Venice is a challenge to get around in winter - in a city without cars, you can't exactly flag down a passing taxi whenever you feel tired - but half the fun of your visit is getting lost down medieval lanes and coming across unexpected gems. On our final night, returning from a restaurant near the Rialto Bridge, we stumbled across a quiet square where the top two stories of the building directly ahead of us were illuminated to reveal Renaissance frescoes on the ceilings. This was someone's private apartment. It is these unexpected glimpses into Venice's unique cultural heritage that make a trip here so rewarding and memorable. So come despite the rain and the acqua alta - Venice in the winter is well worth the effort. 

Cannes  (Mar 2010)

Think of the south of France and you inevitably think of Monaco, St Tropez – and Cannes. Ah, Cannes. The name conjures up images of the Film Festival, immaculately manicured palm trees, a marina full of superyachts, the sea. What could be more evocative? But above all, Cannes exceeds expectations because it is elegant and discreet and the bling factor is mercifully low-key.

The heart of Cannes is undoubtedly the Croisette, the famous seafront boulevard. Roughly 2 kilometres in length, it is the perfect place for a stroll. On one side of the Croisette you have an esplanade with bracing sea views, on the other an unbroken chain of designer shops, smart apartment blocks and very grand hotels. The western end of the Croisette heads uphill to Le Suquet, the oldest part of town (a watchtower here dates from 1088). Heading east along the esplanade, you pass the marina, a small park lined with plane trees, the Palais des Festivals (the focus of the Film Festival, a huge conference centre), and one Belle Epoque hotel after another until you reach a further park and marina.

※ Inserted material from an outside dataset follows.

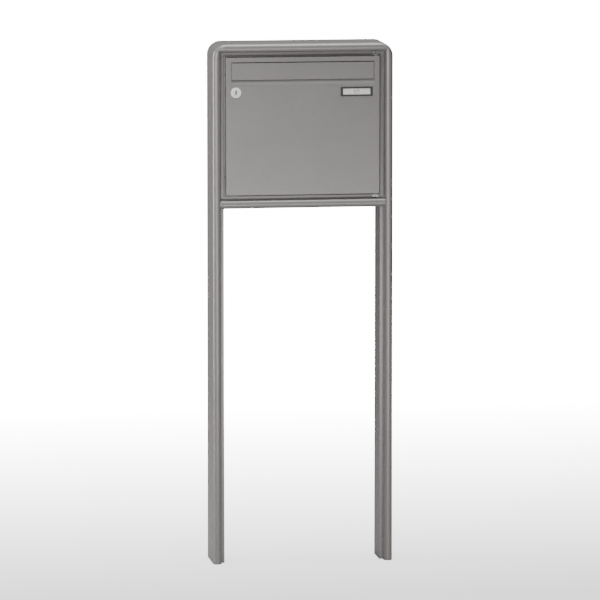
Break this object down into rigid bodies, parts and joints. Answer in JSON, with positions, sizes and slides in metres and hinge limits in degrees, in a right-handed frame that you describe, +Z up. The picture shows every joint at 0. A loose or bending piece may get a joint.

Predictably, the hotels have names like Grand, Majestic and Splendid, but by far the most splendid are The Martinez, a lovingly restored shrine to all things Art Deco, and the palatial Carlton, which played a central role, along with Cary Grant and Grace Kelly, in Alfred Hitchcock’s ‘To Catch a Thief’. Visit the lobbies of these places – it is well worth the effort. If there is such a thing as a James Bond Moment, it can be experienced in the bar of the Carlton Hotel, which has marble floors, graceful white pillars and floor-to-ceiling windows overlooking the Croisette. You could sit here forever watching the world go by. Most people do, sipping their hilariously over-priced drinks very, very slowly.

Curiously, the only eyesore the entire length of the Croisette is the Palais des Festivals itself, a squat concrete bunker of a building in a hodgepodge of architectural styles, all of them ill-matched. It’s small wonder photographs of the Film Festival show the stars in close-up; not once do the cameras pull back to reveal the full horror of the Festival’s HQ. (Most of the celebrities are photographed down the road outside the Carlton, anyway.) For a tourist, however, it’s fun to walk around the Palais, as the sidewalks contain numerous bronzed handprints of famous actors and directors who’ve attended the festival.

There is a tiny public beach beside the Palais, but most of Cannes’ glorious 7-kilometre stretch of sand is the private property of cafes or hotels, and you’ll have to pay for the privilege of paddling in the water. Be sure to check out the marinas, where you can get very close to some amazing yachts and sailboats. Also make sure to see the Croisette at night, when golden lights illuminate the palms and the esplanade is awash in low-level scarlet neon.  

Directly behind the Croisette and running parallel to it is the Rue d’Antibes, Cannes’ main window-shopping experience. Here you will find the latest men’s and women’s fashions, jewellery, leather goods, lingerie, glassware, all at jaw-dropping prices. Manage to prize your eyes from the windows and gaze above street level from time to time, as the facades of the buildings lining this road are beautiful.

Beyond the Rue d’Antibes, every square inch of Cannes seems crammed with restaurants and cafes where you can sit outside and watch the street scene: ladies young and old, immaculately dressed, gaggles of teenagers, Algerians selling sunglasses, coach-loads of Saga holiday-makers, couples strolling arm-in-arm, and entire legions of pampered pooches – big dogs, little dogs, dogs on leads, dogs peeping out of designer handbags. Cannes has to be one of the most civilized people-(and dog)-watching places in the world.

The restaurants here fit every budget, from cheap and cheerful bistros with teetering wooden chairs to ultra-sophisticated venues with recessed lighting and designer cutlery. Have the seafood – it’s delivered fresh from the Mediterranean every morning and it’s fabulous. 

If you have more than a weekend, try to explore at least some of the French Riviera. Nice, Monaco and Monte Carlo are further along the coast to the east and St Tropez is to the west. Rising above Cannes on roads with sickening hairpin bends are stunning medieval villages such as Mougins and Saint Paul de Vence, which have been artists’ colonies for generations.

One thing to bear in mind. As well as a tourist destination Cannes is a thriving conference town, playing host to a tightly-packed programme of symposia, festivals and trade fairs year-round. It’s best when planning your trip to check what will be happening that time of year, as the major (and minor) hotels can be booked up months in advance. Bon vacance and bon apetit!